Task description → In the entries below, find the line containing "make_cover()" and the line containing "from mathutils.bvhtree import BVHTree". Copy those two lines and everything between them exactly, and only that.

─── Data section

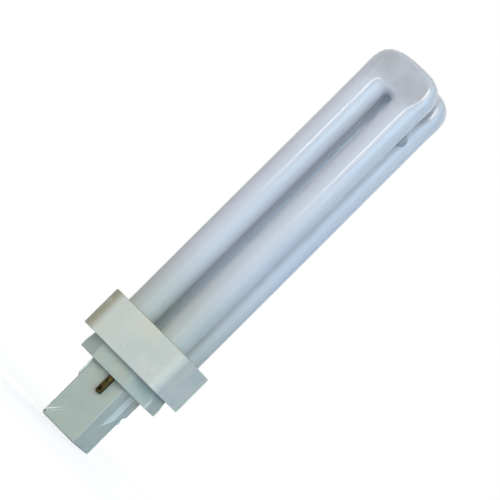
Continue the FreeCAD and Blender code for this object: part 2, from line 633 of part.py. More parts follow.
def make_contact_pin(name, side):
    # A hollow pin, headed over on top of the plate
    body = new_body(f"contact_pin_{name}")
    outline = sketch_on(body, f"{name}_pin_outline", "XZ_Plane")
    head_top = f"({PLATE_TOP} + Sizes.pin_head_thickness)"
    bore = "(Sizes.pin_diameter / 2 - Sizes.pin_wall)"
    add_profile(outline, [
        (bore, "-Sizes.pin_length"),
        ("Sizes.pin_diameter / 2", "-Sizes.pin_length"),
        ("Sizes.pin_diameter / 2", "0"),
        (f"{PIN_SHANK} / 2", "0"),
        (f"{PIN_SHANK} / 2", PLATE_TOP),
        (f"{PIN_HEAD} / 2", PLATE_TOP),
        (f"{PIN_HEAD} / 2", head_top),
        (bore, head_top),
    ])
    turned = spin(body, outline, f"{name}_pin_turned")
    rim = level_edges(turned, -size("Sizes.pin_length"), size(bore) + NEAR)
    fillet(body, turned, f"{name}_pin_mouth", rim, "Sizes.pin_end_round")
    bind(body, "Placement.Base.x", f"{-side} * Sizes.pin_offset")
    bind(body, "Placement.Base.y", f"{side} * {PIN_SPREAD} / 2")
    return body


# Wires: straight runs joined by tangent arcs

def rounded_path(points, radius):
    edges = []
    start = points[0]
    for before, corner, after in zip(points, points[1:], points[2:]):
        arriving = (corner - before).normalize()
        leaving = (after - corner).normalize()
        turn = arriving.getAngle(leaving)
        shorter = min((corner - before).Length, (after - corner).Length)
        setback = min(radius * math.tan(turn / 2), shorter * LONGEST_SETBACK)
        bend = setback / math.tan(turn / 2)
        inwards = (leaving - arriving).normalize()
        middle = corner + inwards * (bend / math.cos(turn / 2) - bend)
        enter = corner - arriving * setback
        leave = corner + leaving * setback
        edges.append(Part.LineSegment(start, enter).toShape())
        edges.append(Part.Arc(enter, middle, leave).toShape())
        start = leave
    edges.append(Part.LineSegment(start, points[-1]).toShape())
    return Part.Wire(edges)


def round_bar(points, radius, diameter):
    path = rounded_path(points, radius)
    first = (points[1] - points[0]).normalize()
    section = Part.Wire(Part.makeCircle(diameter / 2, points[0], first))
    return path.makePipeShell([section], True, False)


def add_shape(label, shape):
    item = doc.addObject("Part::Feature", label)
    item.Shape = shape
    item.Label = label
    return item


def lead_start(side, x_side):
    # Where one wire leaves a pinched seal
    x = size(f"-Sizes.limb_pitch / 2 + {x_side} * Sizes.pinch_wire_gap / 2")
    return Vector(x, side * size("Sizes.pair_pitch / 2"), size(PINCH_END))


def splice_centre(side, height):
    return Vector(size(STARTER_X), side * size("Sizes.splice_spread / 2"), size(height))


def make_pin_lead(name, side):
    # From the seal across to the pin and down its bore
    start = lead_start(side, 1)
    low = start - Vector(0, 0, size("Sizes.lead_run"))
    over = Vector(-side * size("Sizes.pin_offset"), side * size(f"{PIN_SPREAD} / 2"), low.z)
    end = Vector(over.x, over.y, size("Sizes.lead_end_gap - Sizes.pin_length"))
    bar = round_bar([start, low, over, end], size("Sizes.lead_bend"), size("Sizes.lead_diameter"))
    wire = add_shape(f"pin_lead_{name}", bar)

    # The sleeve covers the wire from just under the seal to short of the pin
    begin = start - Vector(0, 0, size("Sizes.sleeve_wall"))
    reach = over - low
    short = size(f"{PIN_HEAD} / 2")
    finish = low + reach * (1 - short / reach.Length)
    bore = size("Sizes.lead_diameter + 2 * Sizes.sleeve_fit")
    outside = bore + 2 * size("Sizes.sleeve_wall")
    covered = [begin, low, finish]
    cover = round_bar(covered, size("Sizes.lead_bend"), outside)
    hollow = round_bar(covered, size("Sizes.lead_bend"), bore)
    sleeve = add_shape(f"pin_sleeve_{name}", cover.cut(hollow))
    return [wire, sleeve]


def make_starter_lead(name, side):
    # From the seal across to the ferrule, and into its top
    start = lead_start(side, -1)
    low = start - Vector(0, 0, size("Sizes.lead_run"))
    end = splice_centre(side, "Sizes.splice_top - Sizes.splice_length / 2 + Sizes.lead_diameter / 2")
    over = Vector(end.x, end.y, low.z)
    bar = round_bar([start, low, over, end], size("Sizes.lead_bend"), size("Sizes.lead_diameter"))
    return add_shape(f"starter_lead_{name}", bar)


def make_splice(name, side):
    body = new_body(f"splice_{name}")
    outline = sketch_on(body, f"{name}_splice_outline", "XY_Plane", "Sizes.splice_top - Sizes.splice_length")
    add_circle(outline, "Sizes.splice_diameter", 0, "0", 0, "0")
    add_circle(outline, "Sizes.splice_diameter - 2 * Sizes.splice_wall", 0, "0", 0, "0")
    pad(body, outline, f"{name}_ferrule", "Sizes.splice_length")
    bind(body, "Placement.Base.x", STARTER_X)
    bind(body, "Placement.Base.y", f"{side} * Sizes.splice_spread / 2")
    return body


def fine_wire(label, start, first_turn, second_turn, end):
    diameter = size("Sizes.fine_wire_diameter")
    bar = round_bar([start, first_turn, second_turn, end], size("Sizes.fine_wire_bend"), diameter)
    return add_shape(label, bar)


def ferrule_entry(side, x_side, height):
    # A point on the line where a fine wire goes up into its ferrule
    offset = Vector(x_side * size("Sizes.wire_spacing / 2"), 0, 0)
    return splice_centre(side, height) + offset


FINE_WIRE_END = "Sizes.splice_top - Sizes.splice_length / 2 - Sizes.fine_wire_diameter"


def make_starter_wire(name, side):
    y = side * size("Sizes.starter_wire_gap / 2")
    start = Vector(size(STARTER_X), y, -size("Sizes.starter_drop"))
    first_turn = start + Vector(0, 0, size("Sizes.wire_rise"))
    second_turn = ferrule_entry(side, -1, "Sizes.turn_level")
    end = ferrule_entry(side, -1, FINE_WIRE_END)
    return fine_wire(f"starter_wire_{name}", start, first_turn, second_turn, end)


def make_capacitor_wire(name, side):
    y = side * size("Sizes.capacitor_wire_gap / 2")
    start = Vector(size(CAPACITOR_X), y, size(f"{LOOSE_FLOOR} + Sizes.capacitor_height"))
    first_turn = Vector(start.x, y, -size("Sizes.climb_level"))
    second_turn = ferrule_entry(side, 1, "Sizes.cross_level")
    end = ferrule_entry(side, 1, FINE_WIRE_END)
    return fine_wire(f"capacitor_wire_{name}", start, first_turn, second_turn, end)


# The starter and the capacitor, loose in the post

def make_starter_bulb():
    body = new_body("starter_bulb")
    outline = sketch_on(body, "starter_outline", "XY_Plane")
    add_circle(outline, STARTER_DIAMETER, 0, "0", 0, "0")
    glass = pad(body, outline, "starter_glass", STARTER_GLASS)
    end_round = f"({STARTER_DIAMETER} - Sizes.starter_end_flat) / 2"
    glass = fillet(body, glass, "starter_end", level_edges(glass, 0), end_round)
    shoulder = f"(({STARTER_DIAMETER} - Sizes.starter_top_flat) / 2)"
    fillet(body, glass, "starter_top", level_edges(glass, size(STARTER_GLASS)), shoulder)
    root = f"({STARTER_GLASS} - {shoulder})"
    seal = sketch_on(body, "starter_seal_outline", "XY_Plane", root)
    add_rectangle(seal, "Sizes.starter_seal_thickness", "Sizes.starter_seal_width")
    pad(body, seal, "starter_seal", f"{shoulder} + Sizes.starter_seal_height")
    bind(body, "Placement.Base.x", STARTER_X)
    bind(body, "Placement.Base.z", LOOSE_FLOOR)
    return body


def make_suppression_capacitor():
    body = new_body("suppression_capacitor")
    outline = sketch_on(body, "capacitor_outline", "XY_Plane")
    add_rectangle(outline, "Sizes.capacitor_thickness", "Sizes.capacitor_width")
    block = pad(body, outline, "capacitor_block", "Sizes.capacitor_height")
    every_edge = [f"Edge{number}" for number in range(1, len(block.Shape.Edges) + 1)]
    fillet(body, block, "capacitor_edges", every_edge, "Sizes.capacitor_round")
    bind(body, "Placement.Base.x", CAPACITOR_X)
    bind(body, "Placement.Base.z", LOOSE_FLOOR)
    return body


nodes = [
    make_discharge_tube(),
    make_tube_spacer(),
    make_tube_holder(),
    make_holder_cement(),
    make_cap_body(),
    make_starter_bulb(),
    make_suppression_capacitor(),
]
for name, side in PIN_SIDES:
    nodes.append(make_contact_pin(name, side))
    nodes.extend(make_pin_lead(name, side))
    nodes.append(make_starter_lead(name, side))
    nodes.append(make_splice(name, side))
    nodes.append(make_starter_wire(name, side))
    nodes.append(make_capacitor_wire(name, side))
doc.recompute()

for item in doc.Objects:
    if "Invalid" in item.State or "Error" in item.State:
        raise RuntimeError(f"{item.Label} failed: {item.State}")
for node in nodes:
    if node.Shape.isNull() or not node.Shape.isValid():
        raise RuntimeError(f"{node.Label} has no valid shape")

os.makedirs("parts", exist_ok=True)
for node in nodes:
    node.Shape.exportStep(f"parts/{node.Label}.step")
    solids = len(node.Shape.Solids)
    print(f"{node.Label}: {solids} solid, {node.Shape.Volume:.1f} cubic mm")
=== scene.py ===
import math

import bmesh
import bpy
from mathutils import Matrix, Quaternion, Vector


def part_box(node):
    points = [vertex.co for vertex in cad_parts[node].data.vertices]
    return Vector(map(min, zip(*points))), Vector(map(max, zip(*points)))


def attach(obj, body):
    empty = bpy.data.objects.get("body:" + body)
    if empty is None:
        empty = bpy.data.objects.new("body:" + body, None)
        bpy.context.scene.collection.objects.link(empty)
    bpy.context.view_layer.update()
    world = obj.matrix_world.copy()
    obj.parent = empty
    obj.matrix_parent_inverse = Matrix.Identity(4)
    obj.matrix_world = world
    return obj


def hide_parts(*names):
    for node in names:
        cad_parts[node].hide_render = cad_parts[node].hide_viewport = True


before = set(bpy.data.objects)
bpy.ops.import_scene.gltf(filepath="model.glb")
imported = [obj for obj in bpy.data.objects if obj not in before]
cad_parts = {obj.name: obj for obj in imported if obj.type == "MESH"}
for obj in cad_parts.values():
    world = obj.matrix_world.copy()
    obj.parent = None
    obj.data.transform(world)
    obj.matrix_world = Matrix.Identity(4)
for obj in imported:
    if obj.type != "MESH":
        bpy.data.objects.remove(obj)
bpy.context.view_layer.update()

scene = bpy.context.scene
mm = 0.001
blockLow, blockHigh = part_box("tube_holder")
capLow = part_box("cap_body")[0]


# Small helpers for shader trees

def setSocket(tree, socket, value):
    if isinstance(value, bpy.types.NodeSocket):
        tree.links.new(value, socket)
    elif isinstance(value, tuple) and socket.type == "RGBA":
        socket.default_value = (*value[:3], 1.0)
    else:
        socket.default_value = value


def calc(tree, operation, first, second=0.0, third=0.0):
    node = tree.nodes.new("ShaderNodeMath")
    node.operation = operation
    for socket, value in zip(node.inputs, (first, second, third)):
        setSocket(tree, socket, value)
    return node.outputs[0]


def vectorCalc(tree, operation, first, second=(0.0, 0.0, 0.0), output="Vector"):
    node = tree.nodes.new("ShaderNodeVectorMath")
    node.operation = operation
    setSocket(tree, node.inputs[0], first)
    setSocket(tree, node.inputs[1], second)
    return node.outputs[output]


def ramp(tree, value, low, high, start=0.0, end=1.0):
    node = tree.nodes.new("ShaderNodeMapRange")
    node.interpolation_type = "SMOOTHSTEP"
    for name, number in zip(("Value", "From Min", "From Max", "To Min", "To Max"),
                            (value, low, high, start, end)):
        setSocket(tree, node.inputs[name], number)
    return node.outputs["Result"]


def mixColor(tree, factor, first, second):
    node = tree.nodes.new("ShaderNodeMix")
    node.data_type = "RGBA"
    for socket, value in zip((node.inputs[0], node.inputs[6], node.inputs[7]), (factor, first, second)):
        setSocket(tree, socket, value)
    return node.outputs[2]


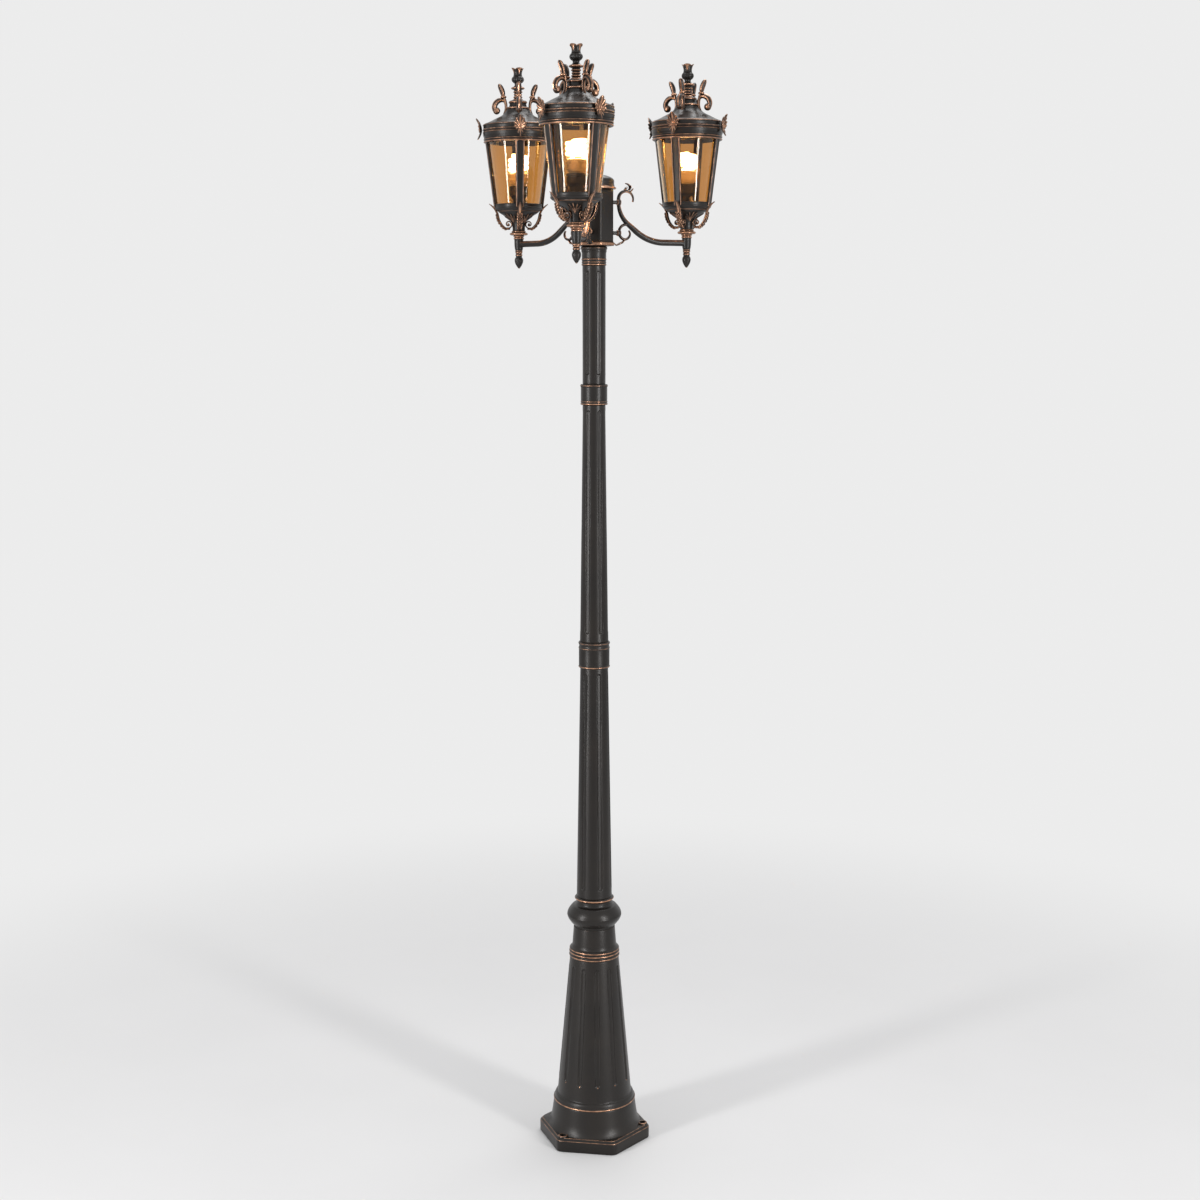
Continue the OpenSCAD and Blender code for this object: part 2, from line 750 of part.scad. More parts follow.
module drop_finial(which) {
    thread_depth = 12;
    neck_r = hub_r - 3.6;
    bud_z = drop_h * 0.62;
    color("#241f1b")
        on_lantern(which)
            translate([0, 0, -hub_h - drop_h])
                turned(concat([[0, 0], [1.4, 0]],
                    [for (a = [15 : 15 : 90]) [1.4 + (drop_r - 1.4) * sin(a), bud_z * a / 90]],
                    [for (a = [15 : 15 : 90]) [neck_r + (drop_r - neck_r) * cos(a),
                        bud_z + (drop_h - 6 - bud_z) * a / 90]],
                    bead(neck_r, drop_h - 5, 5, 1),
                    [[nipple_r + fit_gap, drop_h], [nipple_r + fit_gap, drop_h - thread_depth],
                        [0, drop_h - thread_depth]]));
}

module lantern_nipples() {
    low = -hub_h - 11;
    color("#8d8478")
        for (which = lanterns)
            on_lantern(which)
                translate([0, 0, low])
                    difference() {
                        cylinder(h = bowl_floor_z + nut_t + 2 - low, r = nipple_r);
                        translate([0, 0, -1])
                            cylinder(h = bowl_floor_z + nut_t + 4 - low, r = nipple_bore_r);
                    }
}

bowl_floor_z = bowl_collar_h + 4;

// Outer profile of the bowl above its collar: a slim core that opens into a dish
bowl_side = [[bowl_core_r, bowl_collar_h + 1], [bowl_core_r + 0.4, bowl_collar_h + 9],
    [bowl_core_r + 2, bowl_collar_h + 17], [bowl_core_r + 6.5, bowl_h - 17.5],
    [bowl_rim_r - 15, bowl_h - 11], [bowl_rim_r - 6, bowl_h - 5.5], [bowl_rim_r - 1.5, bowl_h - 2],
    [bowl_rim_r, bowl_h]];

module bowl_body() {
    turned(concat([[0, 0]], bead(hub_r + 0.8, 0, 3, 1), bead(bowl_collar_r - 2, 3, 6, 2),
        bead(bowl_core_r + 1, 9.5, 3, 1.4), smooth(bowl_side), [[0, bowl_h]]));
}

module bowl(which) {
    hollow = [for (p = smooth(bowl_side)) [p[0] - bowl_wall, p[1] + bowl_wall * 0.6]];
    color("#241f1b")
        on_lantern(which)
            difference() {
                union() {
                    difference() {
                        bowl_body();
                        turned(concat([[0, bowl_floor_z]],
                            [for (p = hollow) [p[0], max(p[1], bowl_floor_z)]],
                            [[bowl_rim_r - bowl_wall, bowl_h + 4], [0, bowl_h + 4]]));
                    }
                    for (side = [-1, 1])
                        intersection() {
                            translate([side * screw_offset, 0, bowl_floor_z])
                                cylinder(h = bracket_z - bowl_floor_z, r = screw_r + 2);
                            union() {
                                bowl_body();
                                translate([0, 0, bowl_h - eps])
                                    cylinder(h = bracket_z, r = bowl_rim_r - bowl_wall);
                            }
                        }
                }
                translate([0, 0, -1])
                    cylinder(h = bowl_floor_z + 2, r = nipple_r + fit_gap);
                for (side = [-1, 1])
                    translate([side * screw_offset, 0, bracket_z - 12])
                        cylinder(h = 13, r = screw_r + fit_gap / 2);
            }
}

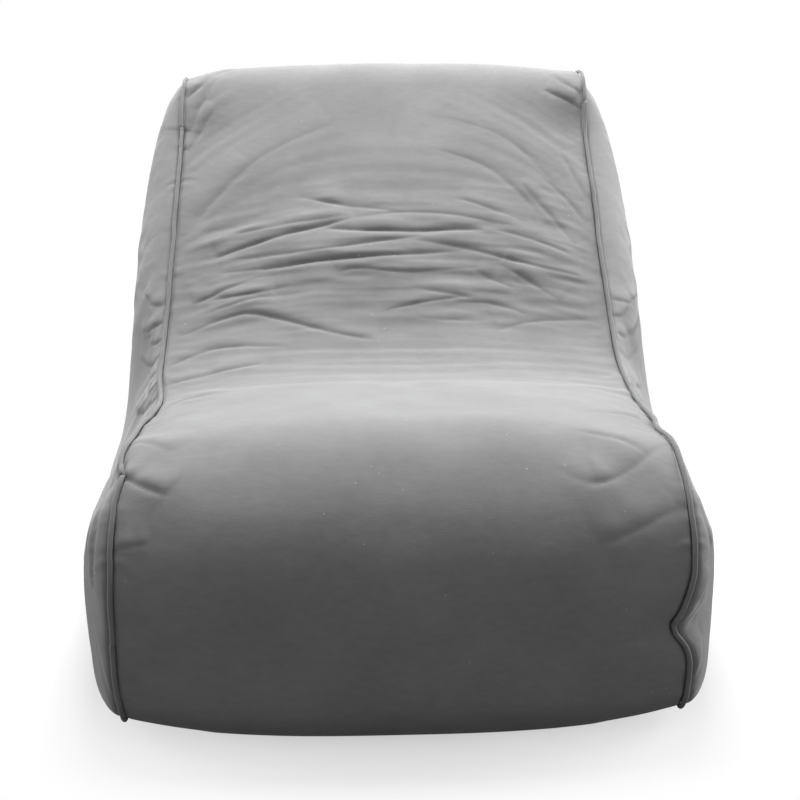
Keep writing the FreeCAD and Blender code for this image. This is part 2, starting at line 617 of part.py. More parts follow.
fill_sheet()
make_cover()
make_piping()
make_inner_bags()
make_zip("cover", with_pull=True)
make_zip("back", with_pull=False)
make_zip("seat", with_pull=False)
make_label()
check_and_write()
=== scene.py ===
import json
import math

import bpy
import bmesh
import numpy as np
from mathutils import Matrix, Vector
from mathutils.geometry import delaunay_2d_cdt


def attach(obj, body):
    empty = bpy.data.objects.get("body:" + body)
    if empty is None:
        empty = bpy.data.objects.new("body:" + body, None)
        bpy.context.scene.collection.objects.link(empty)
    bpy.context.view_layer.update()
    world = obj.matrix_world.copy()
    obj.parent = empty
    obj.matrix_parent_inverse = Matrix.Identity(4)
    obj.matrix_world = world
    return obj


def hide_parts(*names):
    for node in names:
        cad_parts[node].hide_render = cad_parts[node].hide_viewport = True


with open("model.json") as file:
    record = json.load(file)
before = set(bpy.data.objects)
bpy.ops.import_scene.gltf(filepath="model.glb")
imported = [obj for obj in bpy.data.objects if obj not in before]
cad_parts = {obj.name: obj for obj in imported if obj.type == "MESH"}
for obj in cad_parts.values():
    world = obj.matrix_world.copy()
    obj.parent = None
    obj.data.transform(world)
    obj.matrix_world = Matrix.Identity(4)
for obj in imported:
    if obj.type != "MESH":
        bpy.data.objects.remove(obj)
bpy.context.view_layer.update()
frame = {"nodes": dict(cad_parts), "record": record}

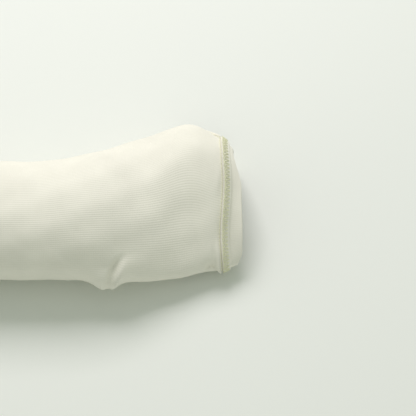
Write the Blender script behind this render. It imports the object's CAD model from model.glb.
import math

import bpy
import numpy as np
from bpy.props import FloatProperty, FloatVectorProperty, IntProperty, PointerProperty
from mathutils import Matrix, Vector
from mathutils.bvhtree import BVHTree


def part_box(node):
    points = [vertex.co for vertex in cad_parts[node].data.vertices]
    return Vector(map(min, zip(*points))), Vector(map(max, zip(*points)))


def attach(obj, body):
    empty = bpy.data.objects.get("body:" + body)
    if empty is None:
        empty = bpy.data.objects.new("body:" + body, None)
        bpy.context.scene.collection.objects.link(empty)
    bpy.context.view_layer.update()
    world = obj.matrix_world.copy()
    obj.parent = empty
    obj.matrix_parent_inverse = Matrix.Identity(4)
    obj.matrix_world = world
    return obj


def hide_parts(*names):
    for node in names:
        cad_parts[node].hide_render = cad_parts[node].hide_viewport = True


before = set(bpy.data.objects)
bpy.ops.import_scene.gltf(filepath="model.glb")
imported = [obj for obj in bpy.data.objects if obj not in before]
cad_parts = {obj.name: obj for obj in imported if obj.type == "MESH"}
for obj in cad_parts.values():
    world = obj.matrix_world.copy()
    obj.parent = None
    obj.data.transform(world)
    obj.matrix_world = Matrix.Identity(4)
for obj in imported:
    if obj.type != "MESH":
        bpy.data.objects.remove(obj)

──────

Solution to this exercise →
make_cover()
make_piping()
make_inner_bags()
make_zip("cover", with_pull=True)
make_zip("back", with_pull=False)
make_zip("seat", with_pull=False)
make_label()
check_and_write()
=== scene.py ===
import json
import math

import bpy
import bmesh
import numpy as np
from mathutils import Matrix, Vector
from mathutils.geometry import delaunay_2d_cdt


def attach(obj, body):
    empty = bpy.data.objects.get("body:" + body)
    if empty is None:
        empty = bpy.data.objects.new("body:" + body, None)
        bpy.context.scene.collection.objects.link(empty)
    bpy.context.view_layer.update()
    world = obj.matrix_world.copy()
    obj.parent = empty
    obj.matrix_parent_inverse = Matrix.Identity(4)
    obj.matrix_world = world
    return obj


def hide_parts(*names):
    for node in names:
        cad_parts[node].hide_render = cad_parts[node].hide_viewport = True


with open("model.json") as file:
    record = json.load(file)
before = set(bpy.data.objects)
bpy.ops.import_scene.gltf(filepath="model.glb")
imported = [obj for obj in bpy.data.objects if obj not in before]
cad_parts = {obj.name: obj for obj in imported if obj.type == "MESH"}
for obj in cad_parts.values():
    world = obj.matrix_world.copy()
    obj.parent = None
    obj.data.transform(world)
    obj.matrix_world = Matrix.Identity(4)
for obj in imported:
    if obj.type != "MESH":
        bpy.data.objects.remove(obj)
bpy.context.view_layer.update()
frame = {"nodes": dict(cad_parts), "record": record}

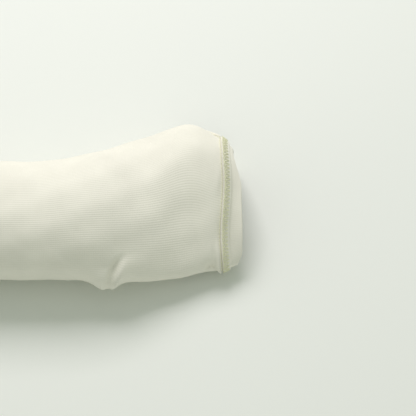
Write the Blender script behind this render. It imports the object's CAD model from model.glb.
import math

import bpy
import numpy as np
from bpy.props import FloatProperty, FloatVectorProperty, IntProperty, PointerProperty
from mathutils import Matrix, Vector
from mathutils.bvhtree import BVHTree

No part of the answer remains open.